**DATA EXTRACT:**
- - - -

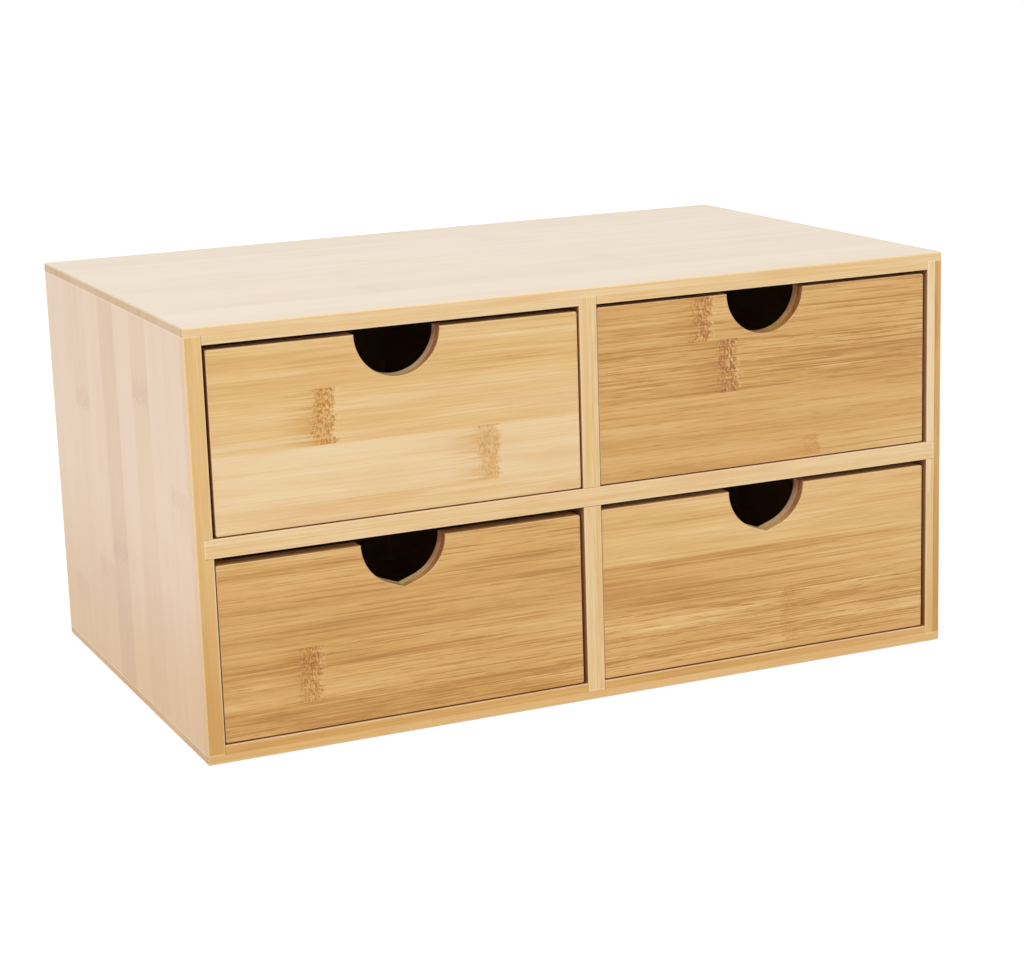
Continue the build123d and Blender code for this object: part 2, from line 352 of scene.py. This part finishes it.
UNTONED = (srgb(0, 0, 0), 0.0)
BAY_SHADE = srgb(150, 76, 24)  # painted shade on the faces inside the bays, which lie in shadow
SAWN = srgb(224, 208, 198)  # what sawn ends are darkened with, because they drink more lacquer
FOOT_SHADE = srgb(236, 220, 178)  # painted shade towards a board's foot, where less light falls
EDGE_HIGHLIGHT = srgb(250, 227, 190)  # painted highlight along a board's edges, where light catches them
EDGE_HIGHLIGHT_SHARE = 0.45  # how much of it shows along an edge
SEED_STEP = 1.7  # sets apart the canes of boards with names of different length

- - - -

**PROBLEM STATEMENT:** Repeat the material above in full, exactly as it stands.

**FINISHED TASK:**
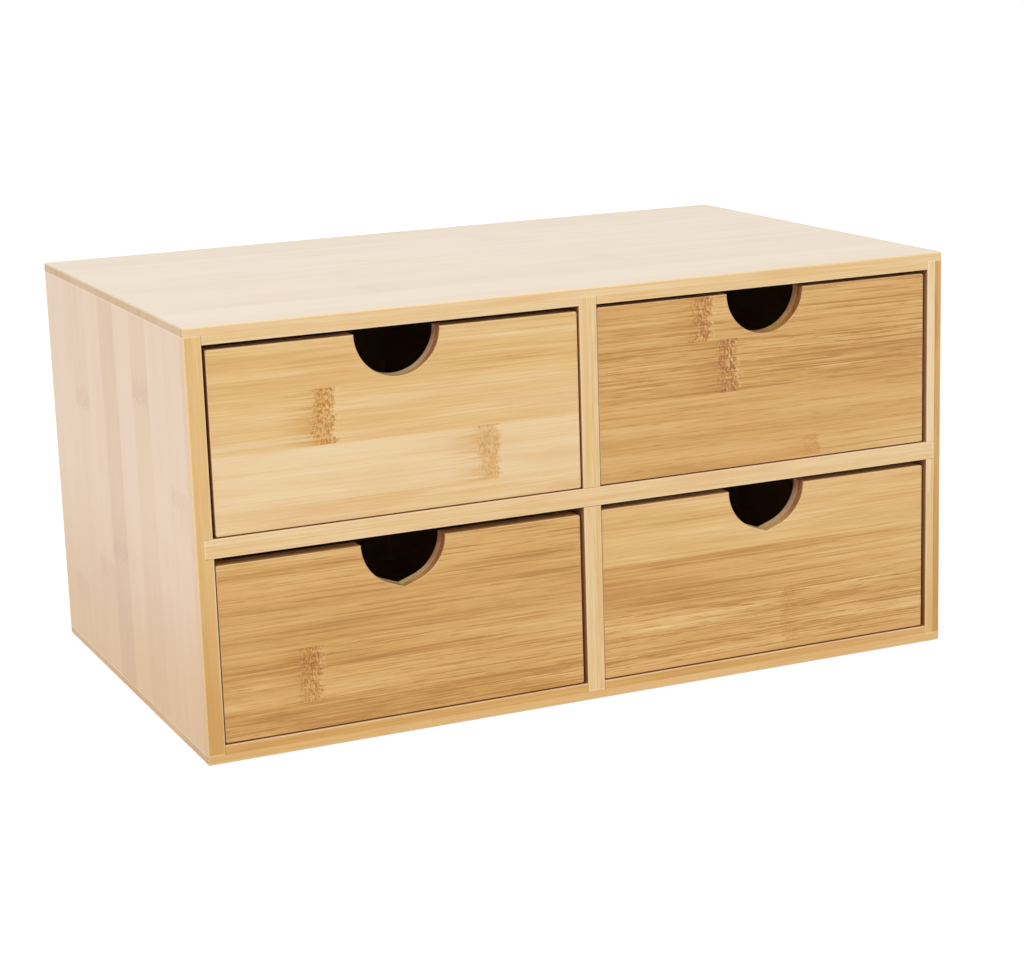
Continue the build123d and Blender code for this object: part 2, from line 352 of scene.py. This part finishes it.
UNTONED = (srgb(0, 0, 0), 0.0)
BAY_SHADE = srgb(150, 76, 24)  # painted shade on the faces inside the bays, which lie in shadow
SAWN = srgb(224, 208, 198)  # what sawn ends are darkened with, because they drink more lacquer
FOOT_SHADE = srgb(236, 220, 178)  # painted shade towards a board's foot, where less light falls
EDGE_HIGHLIGHT = srgb(250, 227, 190)  # painted highlight along a board's edges, where light catches them
EDGE_HIGHLIGHT_SHARE = 0.45  # how much of it shows along an edge
SEED_STEP = 1.7  # sets apart the canes of boards with names of different length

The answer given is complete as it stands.